More than any other part of this metaphor, Rebirth staff member Lori and I wanted to make sure each girl understood the truth behind this somewhat silly comparison: we believe in and serve a God who guides us through each rapid we encounter in life. Particularly for these girls, who have seen more rapids in their twelve to eighteen years than many people will in a lifetime, we need them to know that God not only guides us, but is also there in the boat, fighting for us, even when we drop the paddle, close our eyes, and hold on tight. And along with protecting us, God wants us to enjoy his creation, to take delight in the excitement of life’s joy and beauty.

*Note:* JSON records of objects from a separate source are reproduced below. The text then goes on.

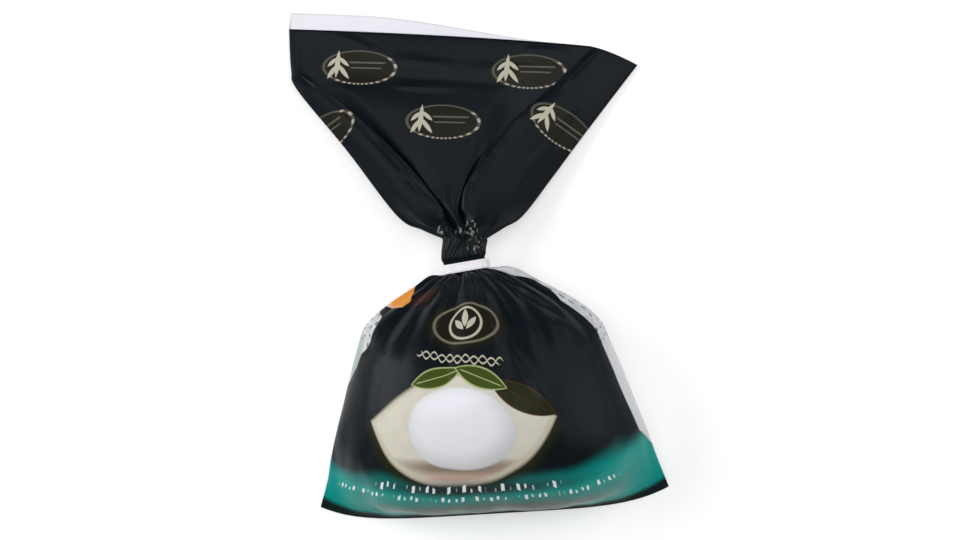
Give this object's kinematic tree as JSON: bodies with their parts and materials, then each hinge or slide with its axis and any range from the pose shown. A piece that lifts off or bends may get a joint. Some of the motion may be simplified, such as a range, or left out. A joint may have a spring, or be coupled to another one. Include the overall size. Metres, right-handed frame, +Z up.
{
  "type": "tied film food pouch",
  "caption": "Filled satin film pouch lying on its back: domed body with a flat bottom seam, pleated shoulders, a gathered neck held by a plastic band, and the open mouth spread as a fan.",
  "frame": {"origin": "on the floor, under the middle of the bounding box of the pouch lying on its back", "axes": "+Y from the sealed bottom to the open mouth, +Z up out of the shown front panel, +X to the right of the shown side"},
  "size_m": [0.1746, 0.2326, 0.057],
  "materials": {
    "film": "satin printed film, near black running to teal at the sealed end, white inside",
    "band": "moulded white plastic, satin"
  },
  "bodies": {
    "root": {"bag": "film", "band": "band"}
  },
  "joints": []
}
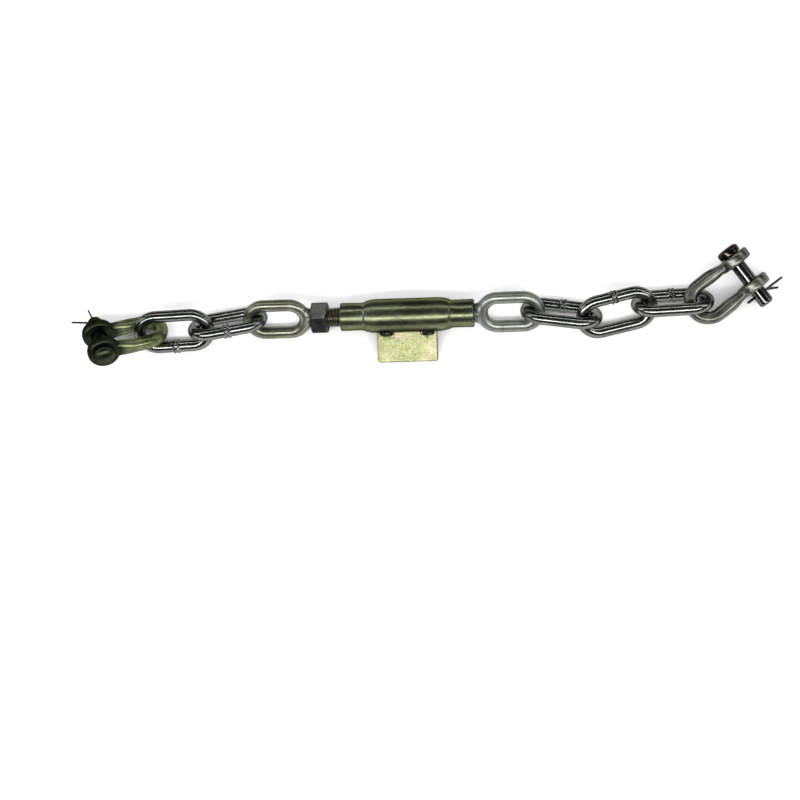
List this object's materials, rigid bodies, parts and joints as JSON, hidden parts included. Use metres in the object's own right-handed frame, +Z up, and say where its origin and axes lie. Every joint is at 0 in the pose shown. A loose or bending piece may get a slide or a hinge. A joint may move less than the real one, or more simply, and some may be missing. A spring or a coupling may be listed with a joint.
{
  "type": "turnbuckle chain load binder",
  "caption": "Closed-body turnbuckle load binder: a tube with a turning tab, eye bolts with a lock nut, short chains and a forged shackle with a clevis pin at each end.",
  "frame": {"origin": "middle of the whole object's box, on the plane it lies on, in the laid-out pose", "axes": "+X along the turnbuckle body from the lock-nut end to the other end, +Z up, +Y away from the turning tab"},
  "size_m": [0.5617, 0.0874, 0.042],
  "materials": {
    "body_zinc": "yellow-passivated zinc on drawn steel, satin",
    "tab_zinc": "yellow-passivated zinc on hot-rolled plate, mottled satin",
    "weld_steel": "plated weld bead, dark and lumpy",
    "eye_zinc_warm": "satin zinc with a slight yellow tint",
    "eye_zinc_pale": "satin zinc",
    "nut_steel": "plain dark steel",
    "link_zinc": "bright zinc on drawn wire",
    "shackle_zinc_olive": "yellow-passivated zinc on a forging, semi-gloss",
    "shackle_zinc_grey": "dull zinc on a forging, satin",
    "pin_dark": "yellow-passivated zinc, darkened, semi-gloss",
    "pin_bright": "bright zinc",
    "split_steel": "plain dark steel wire"
  },
  "bodies": {
    "left_eye": {"left_eye_bolt": "eye_zinc_warm"},
    "turnbuckle_body": {"body_tube": "body_zinc", "turning_tab": "tab_zinc", "tab_weld_left": "weld_steel", "tab_weld_right": "weld_steel"},
    "lock_nut_body": {"lock_nut": "nut_steel"},
    "right_eye": {"right_eye_bolt": "eye_zinc_pale"},
    "left_link_inner": {"left_link_1": "link_zinc"},
    "left_link_outer": {"left_link_2": "link_zinc"},
    "left_shackle_body": {"left_shackle": "shackle_zinc_olive"},
    "left_pin_body": {"left_clevis_pin": "pin_dark", "left_split_pin": "split_steel"},
    "right_link_inner": {"right_link_1": "link_zinc"},
    "right_link_middle": {"right_link_2": "link_zinc"},
    "right_link_outer": {"right_link_3": "link_zinc"},
    "right_shackle_body": {"right_shackle": "shackle_zinc_grey"},
    "right_pin_body": {"right_clevis_pin": "pin_bright", "right_split_pin": "split_steel"}
  },
  "joints": [
    {"name": "body_turn", "type": "hinge", "parent": "left_eye", "child": "turnbuckle_body", "pos_m": [-0.01231, -0.00407, 0.01496], "axis": [-1, 0, 0], "range_deg": [0, 2700]},
    {"name": "right_rod_slide", "type": "slide", "parent": "left_eye", "child": "right_eye", "axis": [1, 0, 0], "range_m": [0, 0.03]},
    {"name": "lock_nut_run", "type": "slide", "parent": "left_eye", "child": "lock_nut_body", "axis": [1, 0, 0], "range_m": [0, 0.01]},
    {"name": "left_link_1_swing", "type": "hinge", "parent": "left_eye", "child": "left_link_inner", "pos_m": [-0.13856, -0.00407, 0.01496], "axis": [0, 0.6293, 0.7771], "range_deg": [-60, 60]},
    {"name": "left_link_2_swing", "type": "hinge", "parent": "left_link_inner", "child": "left_link_outer", "pos_m": [-0.18304, -0.01088, 0.01496], "axis": [-0.1041, 0.6804, -0.7254], "range_deg": [-60, 60]},
    {"name": "left_shackle_swing", "type": "hinge", "parent": "left_link_outer", "child": "left_shackle_body", "pos_m": [-0.22632, -0.01231, 0.01496], "axis": [-0.0228, 0.688, 0.7254], "range_deg": [-60, 60]},
    {"name": "right_link_1_swing", "type": "hinge", "parent": "right_eye", "child": "right_link_inner", "pos_m": [0.09144, -0.00407, 0.01496], "axis": [0, 0.6947, 0.7193], "range_deg": [-60, 60]},
    {"name": "right_link_2_swing", "type": "hinge", "parent": "right_link_inner", "child": "right_link_middle", "pos_m": [0.13592, -0.01088, 0.01496], "axis": [0.1041, 0.6804, -0.7254], "range_deg": [-60, 60]},
    {"name": "right_link_3_swing", "type": "hinge", "parent": "right_link_middle", "child": "right_link_outer", "pos_m": [0.1787, -0.00124, 0.01496], "axis": [-0.1513, 0.6715, 0.7254], "range_deg": [-60, 60]},
    {"name": "right_shackle_swing", "type": "hinge", "parent": "right_link_outer", "child": "right_shackle_body", "pos_m": [0.22257, 0.00022, 0.01496], "axis": [0.1071, -0.2425, 0.9642], "range_deg": [-60, 60]},
    {"name": "left_pin_turn", "type": "hinge", "parent": "left_shackle_body", "child": "left_pin_body", "pos_m": [-0.25612, -0.02114, 0.02214], "axis": [0.3561, -0.7592, 0.5449], "continuous": true},
    {"name": "right_pin_turn", "type": "hinge", "parent": "right_shackle_body", "child": "right_pin_body", "pos_m": [0.25081, 0.02096, 0.01704], "axis": [-0.5842, 0.7694, 0.2584], "continuous": true}
  ],
  "couplings": [
    {"joint": "body_turn", "follows": "right_rod_slide", "rad_per_m": 1570.8}
  ]
}
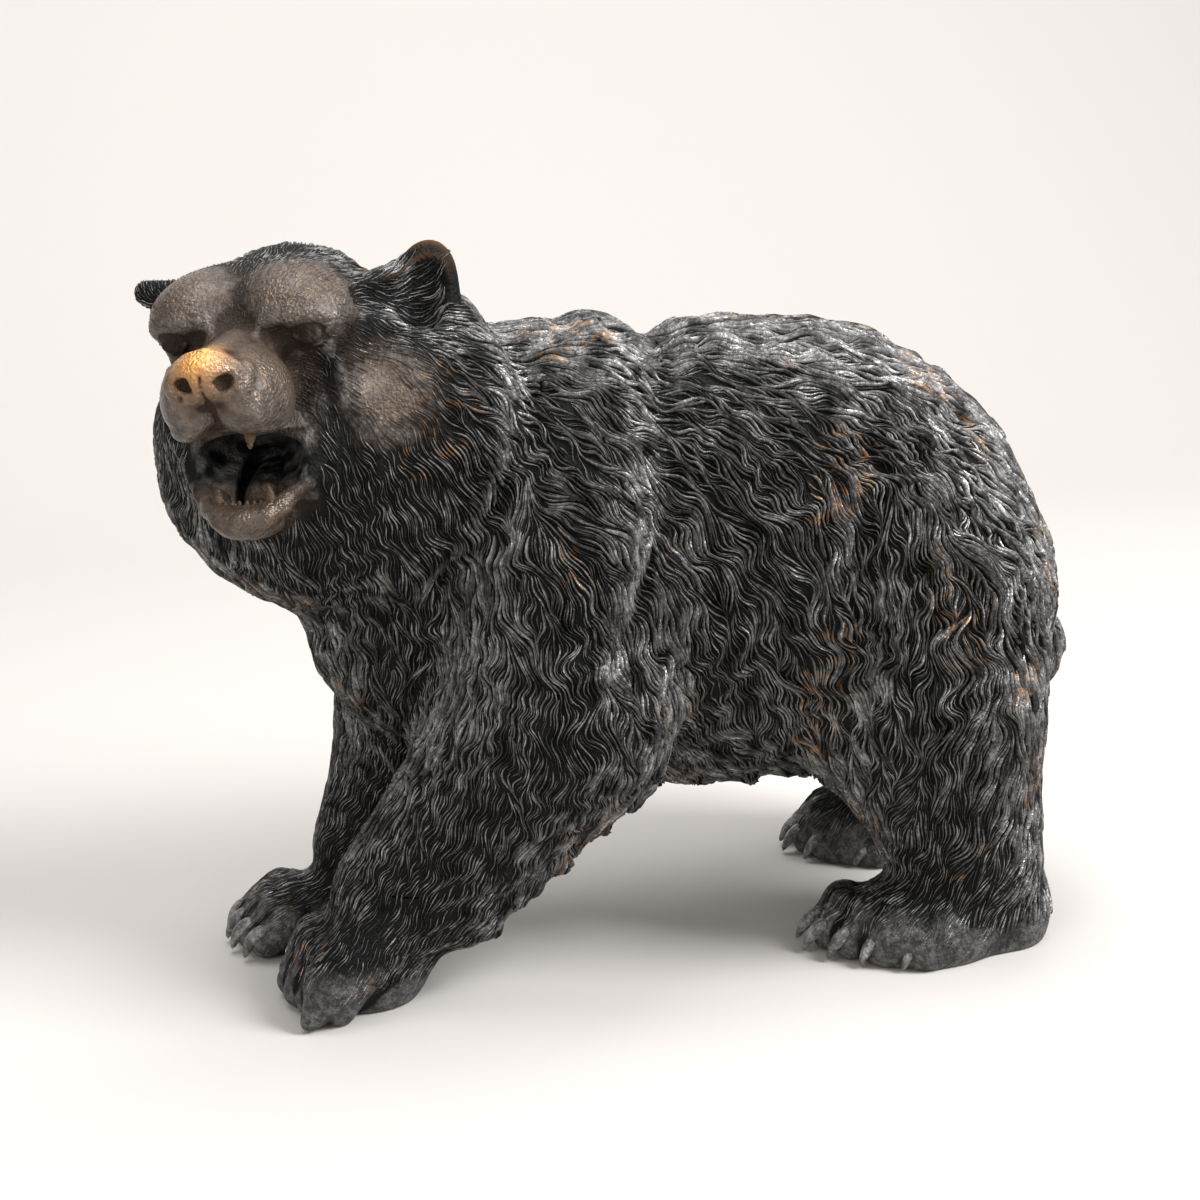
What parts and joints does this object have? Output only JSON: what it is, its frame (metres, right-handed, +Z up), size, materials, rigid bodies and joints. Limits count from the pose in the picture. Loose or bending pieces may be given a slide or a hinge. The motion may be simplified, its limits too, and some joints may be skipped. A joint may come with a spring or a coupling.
{
  "type": "bear sculpture",
  "caption": "Hollow cast bronze sculpture of a walking bear, its head turned to its left and its jaws open, with a shaggy coat of wavy locks.",
  "frame": {"origin": "on the ground, under the middle of the bounding box", "axes": "+Z up; the bear faces -X; its left flank, the near side in the picture, is at -Y"},
  "size_m": [0.4704, 0.2182, 0.3592],
  "materials": {
    "bronze": "cast bronze with a near-black brown patina, waxed to a satin sheen and rubbed to gold on the crests of the fur"
  },
  "bodies": {
    "root": {"bear": "bronze"}
  },
  "joints": []
}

As mentors and leaders, there’s no shortage of wisdom and experience the staff of Rebirth wants to impart on the kids in the ministry, and I see them work tirelessly at this goal every day. In my capacity as an intern, my main roles were to serve and observe, but more than anything I think I was there to learn. From Mo, I learned so much about calling and commitment, theology and scripture, and the hard truths about life in urban ministry. From Lori, I saw generosity and selflessness poured out in everything she did, and learned what it takes to love sacrificially. And from the kids, I learned more than I ever thought: how to find joy in the moments big and small; how to laugh like I really mean it; how to do some dance moves that maybe, just maybe, will make me a little cooler; and what the word resilience really means. As I enter my fourth year at UVA and look to what’s next, I feel like the girls did when they first saw that waterfall: terrified and completely unsure of what to do next. Whenever the drop-off gets too overwhelming, I will cling to the twelve-year-old wisdom that assures me that as scary as it looks, the waterfall is really just another exciting adventure up ahead.